Yıllar sonra abisi Türkiye’ye döndü. Hiç değişmemişti. Bir baltaya sap olamadı. Türkiye’de olduğu süre içinde kardeşini kandırıp dolandırdı. Pasif ve ağlayan kardeşi değişmişti. İçinde abisine karşı olan kin ve nefreti eskisinden daha da çoğalmış bir haldeydi. Abisini mahkemeye verdi. Mahkeme kardeşinin dolandıran abisini hapse attı. Seneler önce şamar oğlan gibi kardeşini hırpalayan, ağlatan, adam yerine koymayan kişi tarafından hapse atıldı. Arkadaşımdan korktuğum en büyük şey de buydu. Arkadaşım son derece kinci ve intikam almak için fırsat kollayan biri olduğunu daha çocukluk yıllarında olan davranışlarından anlamıştım. İçindeki kin ve intikam abisini bile hapse attırmıştı.
Hayat bir nehir gibiydi ve nehirden çok sular akıyordu. Unutulmamalıdır ki her insan farklıdır. İnsanlar zaman zaman haksızlıklara ve rencide edilecek şekilde gurur kırıcı hareketlere maruz kalabiliyor. Yeri gelince haksız yere dayak yiyenler oluyor, gururları kırılan oluyordu.
Bu haksızlıklara maruz kalanların bazıları sessiz kalır. Sessiz kalması demek kendisine yapılan haksızlığı kabul etmek değildir. Birtakım insanlar vardır ki bunlar en tehlikeli olanlardır. İçindeki intikam duygusu kuluçkaya yatan yumurtanın içindeki ejderha gibi bekler. Ejderhanın ne zaman yumurtanın kabuğunu kırarak çıkacağı belli olmaz. Ama üç gün, beş gün, belki üç yıl, beş yıl… Gün gelir o yumurta çatlar ve içinden minik bir canavar çıkar ve haksızlık yapanın yakasına yapışır. Daha kötüsü haksızlığa uğrayan intikamını misli ile alır. Ben buna çok kere tanık oldum.

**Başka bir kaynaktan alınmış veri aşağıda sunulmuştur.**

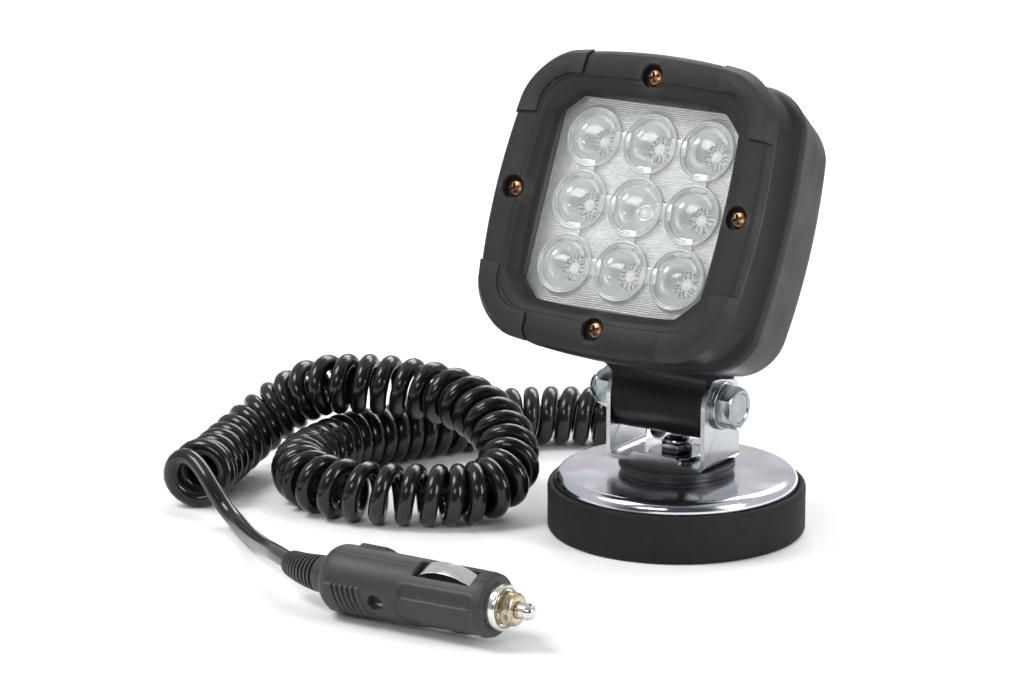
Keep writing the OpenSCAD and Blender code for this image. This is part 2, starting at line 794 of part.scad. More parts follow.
// A bowed spring strip that stands a little proud of the barrel, with its feet inside
module leaf(side) {
    length = leaf_at[1] - leaf_at[0] - 1;
    mid = (leaf_at[0] + leaf_at[1]) / 2;
    rise = 3.4;
    bow = (length * length / 4 + rise * rise) / (2 * rise);
    crest = plug_r + leaf_proud;
    plug_frame() scale([1, 1, side]) translate([mid, leaf_w / 2, crest - bow]) rotate([90, 0, 0])
        linear_extrude(leaf_w) intersection() {
            difference() {
                circle(bow, $fn = 180);
                circle(bow - 0.5, $fn = 180);
            }
            translate([-length / 2, 0]) square([length, 2 * bow]);
        }
}

module leaf_contact_top() {
    color([0.80, 0.79, 0.76]) leaf(1);
}

module leaf_contact_bottom() {
    color([0.80, 0.79, 0.76]) leaf(-1);
}

rubber_boot();
magnet_cup();
ring_magnet();
pole_core();
base_stud();
spacer_disc();
base_washer();
base_nut();
base_nut_insert();
bracket();
pivot_bolt();
pivot_washers();
pivot_nut();
pivot_nut_insert();
pivot_sleeve();
housing();
bezel();
bezel_screws();
lens_gasket();
cover_lens();
optic_array();
led_packages();
led_board();
board_screws();
heat_sink();
sink_screws();
driver_board();
driver_parts();
driver_screws();
breather_vent();
cable_gland();
gland_seal();
gland_nut();
inner_leads();
cord_tail();
cord_coil();
cord_lead();
plug_strain_relief();
plug_shell_near();
plug_shell_far();
plug_screw();
plug_nut();
plug_cap();
plug_tip_collar();
tip_contact();
tip_spring();
fuse();
leaf_contact_top();
leaf_contact_bottom();
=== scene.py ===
"""Looks for the square LED work light: camera, stage, cord, lamp, bracket, base and plug.

Meshes are made in millimetres and scaled to metres as they become pieces.
"""
import bisect
import json
import math
import random

import bmesh
import bpy
from mathutils import Matrix, Vector


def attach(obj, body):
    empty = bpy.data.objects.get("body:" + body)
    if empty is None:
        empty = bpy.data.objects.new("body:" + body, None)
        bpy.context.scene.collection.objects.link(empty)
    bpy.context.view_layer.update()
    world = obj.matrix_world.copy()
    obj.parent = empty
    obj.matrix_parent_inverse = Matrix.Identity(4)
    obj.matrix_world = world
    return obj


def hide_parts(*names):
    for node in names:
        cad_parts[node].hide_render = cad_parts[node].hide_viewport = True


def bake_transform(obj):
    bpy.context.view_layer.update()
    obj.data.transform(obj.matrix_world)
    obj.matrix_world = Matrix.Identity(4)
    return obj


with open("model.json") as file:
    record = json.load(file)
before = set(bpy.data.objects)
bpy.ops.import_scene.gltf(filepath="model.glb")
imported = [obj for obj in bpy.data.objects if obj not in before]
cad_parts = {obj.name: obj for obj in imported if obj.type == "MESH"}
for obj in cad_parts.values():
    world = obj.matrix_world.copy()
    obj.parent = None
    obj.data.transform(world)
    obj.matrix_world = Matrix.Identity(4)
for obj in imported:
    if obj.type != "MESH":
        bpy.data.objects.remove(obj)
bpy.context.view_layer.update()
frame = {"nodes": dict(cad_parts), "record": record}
MM = 0.001
HERE = Matrix.Identity(4)


# ---------- camera, floor and light ----------

def linked(name, data):
    """A new object in the scene for this camera, light or mesh."""
    made = bpy.data.objects.new(name, data)
    bpy.context.scene.collection.objects.link(made)
    return made


def make_camera():
    data = bpy.data.cameras.new("camera")
    data.sensor_width = 36
    data.lens = 141.5
    data.clip_end = 20
    camera = linked("camera", data)
    camera.location = (0.65899, -1.08815, 0.39420)
    camera.rotation_euler = (math.radians(90 - 14.60), 0, math.radians(33.64))
    bpy.context.scene.camera = camera


def area_light(name, place, target, size, power, shade=(1, 1, 1)):
    data = bpy.data.lights.new(name, "AREA")
    data.shape = "RECTANGLE"
    data.size, data.size_y = size
    data.energy = power
    data.color = shade
    light = linked(name, data)
    light.location = place
    aim = Vector(target) - Vector(place)
    light.rotation_euler = aim.to_track_quat("-Z", "Y").to_euler()


def make_studio():
    bpy.context.scene.view_settings.view_transform = "Standard"
    world = bpy.data.worlds.new("studio")
    bpy.context.scene.world = world
    world.use_nodes = True
    tree = world.node_tree
    way = node(tree, "ShaderNodeTexCoord").outputs["Generated"]
    front = node(tree, "ShaderNodeVectorMath", {0: way, 1: (0.42, -0.88, 0.22)}, operation="DOT_PRODUCT")
    shade = ramp(tree, front.outputs["Value"], [(0.35, (0.95, 0.97, 1)), (0.80, (0.10, 0.105, 0.12))])
    sky = tree.nodes["Background"]
    tree.links.new(shade, sky.inputs["Color"])
    sky.inputs["Strength"].default_value = 0.66
    area_light("key", (-0.55, -0.55, 1.05), (0, 0, 0.05), (0.5, 0.5), 9)
    area_light("side", (1.15, -0.05, 0.5), (0, 0, 0.08), (0.3, 0.7), 8)
    area_light("front", (0.15, -1.25, 0.75), (-0.03, -0.05, 0.05), (0.6, 0.3), 4)
    area_light("back", (-0.2, 1.1, 1.0), (0, 0, 0.05), (1.3, 0.6), 14)
    mesh = bpy.data.meshes.new("floor")
    reach = 6.0
    corners = [(-reach, -reach, 0), (reach, -reach, 0), (reach, reach, 0), (-reach, reach, 0)]
    mesh.from_pydata(corners, [], [(0, 1, 2, 3)])
    floor = linked("floor", mesh)
    paper = bpy.data.materials.new("paper")
    paper.use_nodes = True
    shader = paper.node_tree.nodes["Principled BSDF"]
    shader.inputs["Base Color"].default_value = (0.95, 0.95, 0.95, 1)
    shader.inputs["Roughness"].default_value = 0.9
    mesh.materials.append(paper)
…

Unutulmamalıdır ki; bir kişi incinirse, haksızlığa uğrarsa, aldatılırsa bu kişi o an öfke göstermeyebilir. Ama kendisine kötülük yapanın zayıf bir anını bekleyecektir. Bu tür kişiler çok sabırlıdır. Haksızlık eden açık verdiği uygun bir anda intikam vakti gelmiştir. Öğle bir intikam ki eğer kişi haksız bir şekilde karşısından bir TL çalmışsa ona on TL bedel ödetir, bir yumruk attıysa ona on yumruk atar, bir kere canı yandıysa onun az on kat canı nı yakar.
Hakkı yenen, gururu incinen, haksız yere dayak yiyen kişinin zayıf veya korkak olmasının hiç önemi yoktur. O kendisine yapılanı deftere yazmıştır bir kere… Bir gün gelecektir ve o defter açılacaktır.
Bir kişiyi gereksiz yere aşağılamayla hiç kimse bir şey kazanamaz. Ama çok şey kaybeder. Unutmayın zayıf bir kişi aşağılandığında, gururu incitildiğinde, dövüldüğünde, kandırıldığında intikam hırsı bedelini karşısındakine daha pahalıya öğretir.
Yapılan araştırmalarda bir kişiye yapılan kötülükler, iyiliklere nazaran daha çok akılda kalıyor. İntikam duygusu yıllar geçse de unutulmuyor.
Bundan dolayı atalarımız ne kadar güzel söylemiş “Bin dost azdır, bir düşman çoktur.” Dostunuz bol olsun, düşmanınız hiç olmasın, bu sizin elinizde.